Guest Column | February 29, 2024

There's Hype Around Machine Learning And AI For Flood Mitigation — What's Really Involved If A City Or County Wants To Dive In?

By Jeff Albee

AI Technology-clean water-GettyImages-1314144808

Southern California’s recent severe floods are flashing a warning for local and state governments to reexamine their flood mitigation preparedness plans. The uncertainty and flooding risks from a more extreme weather future are driving some governmental bodies to deploy new artificial intelligence (AI)-powered technologies to analyze and prepare for similar events. 

Understanding flood patterns is a key concern of state and local officials across the country, who depend on these projections for both emergency services planning and structural engineering purposes. During a major flood event like California’s, governments depend on their own preparations and predictions to lay the groundwork for their emergency response and hazard mitigation. 

Currently, those governmental units depend on data provided by FEMA that projects what 100- and 500-year floods would look like. While that’s industry standard practice, the FEMA datasets have significant limitations: First, they’re based on historical data that may lack relevance for a volatile climate future, and second, their scope is limited to riverine flooding, just one part of the flood threat that faces communities hit by extreme weather events. 

Flooding like Southern California just faced wouldn’t have gotten much illumination from the FEMA projections. In the direct path of an atmospheric river, California faced a 1,000-year flood that not only overtook rivers but streets as well. Flash flooding occurred, dams were threatened, and very little of the danger and damage was projectible based on FEMA datasets.

With these kinds of extreme weather events appearing to occur with greater frequency, state and local governments are scrambling to prepare for the possibilities. Properly scaled preparation can save lives — and getting a sense of that scale is where AI is helping. 

AI-enhanced flood projections are offering governments improved scenario planning, which in turn enables the development of better response alternatives. As with other AI applications throughout the economy, properly applied AI capabilities leverage existing knowledge, and in this case build on FEMA’s work to project nearly every type of flood eventuality. 

The strength of AI systems for this kind of planning is that they’re built on statistical foundations but aren’t limited to the existing data. Rather than only looking backward, AI flood mitigation technology pulls in additional factors that can intensify flood scenarios.

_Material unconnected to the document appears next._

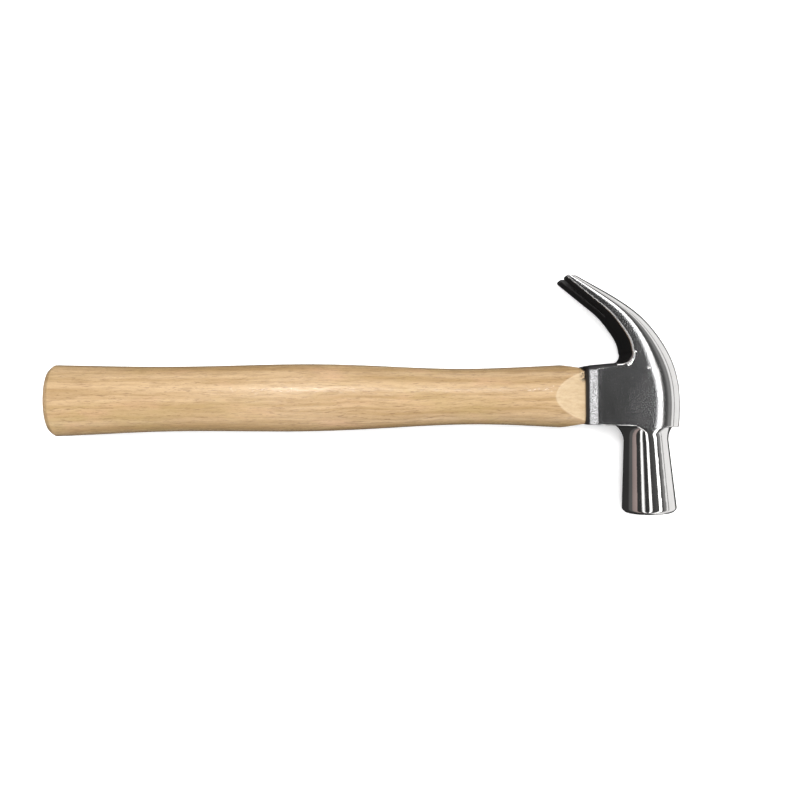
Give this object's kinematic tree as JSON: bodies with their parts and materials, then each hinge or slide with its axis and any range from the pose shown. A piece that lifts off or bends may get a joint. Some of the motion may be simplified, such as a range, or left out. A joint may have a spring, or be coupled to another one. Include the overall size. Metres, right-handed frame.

The output allows governments to understand where their biggest risks lie, and what the choices and costs of mitigation will be.

While FEMA data helps those in traditional flood zones — like communities along riverbanks — AI data helps look at risks to previously unthreatened areas. Bringing in elevation models and land use maps can then paint a more descriptive and realistic picture for state officials. The downside possibilities become real, and the resulting planning is more focused and urgent.

Leveraging the AI platforms, government engineers and emergency services workers can pose simple questions based on real-world scenarios. What happens if they get 20 inches of rainfall? What happens if, like California, they get stuck under an atmospheric river that stays for days and days? What roads are under threat, and who is likely to be at the greatest risk? 

The answers help allocate resources and direct capital construction projects. Governments move from the micro — where culverts need to be built or drainage systems improved — to the macro: What level of rainfall would cause flash floods sufficient to force evacuations or the closure of highways? 

These are vital questions that can help save lives; a large proportion of deaths during flooding events are caused by individuals trying to escape their stalled cars on flooded roads. 

As extreme weather events become more common, engineers can also use the data to better understand the vulnerabilities of their infrastructure. Bridges are especially vulnerable; many were not built to withstand the velocity and volume of water that can be created by unprecedented rainfall. 

Do regulations in the areas need to change to ensure long term protection, or should certain bridges be prioritized to address their structural weaknesses? Having instant access to data and projections that can be updated with real-life variables will be key for decision makers in an increasingly volatile time. 

Of course, no technology is perfect. AI tools still lever off existing data, and even with a wider set of variables, a perfect understanding of the future is impossible. It’s unwise for any engineering team to rely solely on these projections when determining total resource allocation.

Deploying these kinds of AI projection tools does require resources; most tools will cost at least a million dollars to implement and fine-tune statewide. It’s not cheap, but it’s far cheaper than some of the open-ended, impossible-to-integrate technologies that have a habit of busting budgets without offering concrete results.

But the potential return on investment — reducing loss-of-life and economic impacts — is significant. Having the ability to keep pace with the rate of change is essential to ensuring safety during extreme weather events.

Floods are changing. The technology we use to defend against them should change as well.

Jeff Albee is the VP/Director of Digital Solutions at Stantec.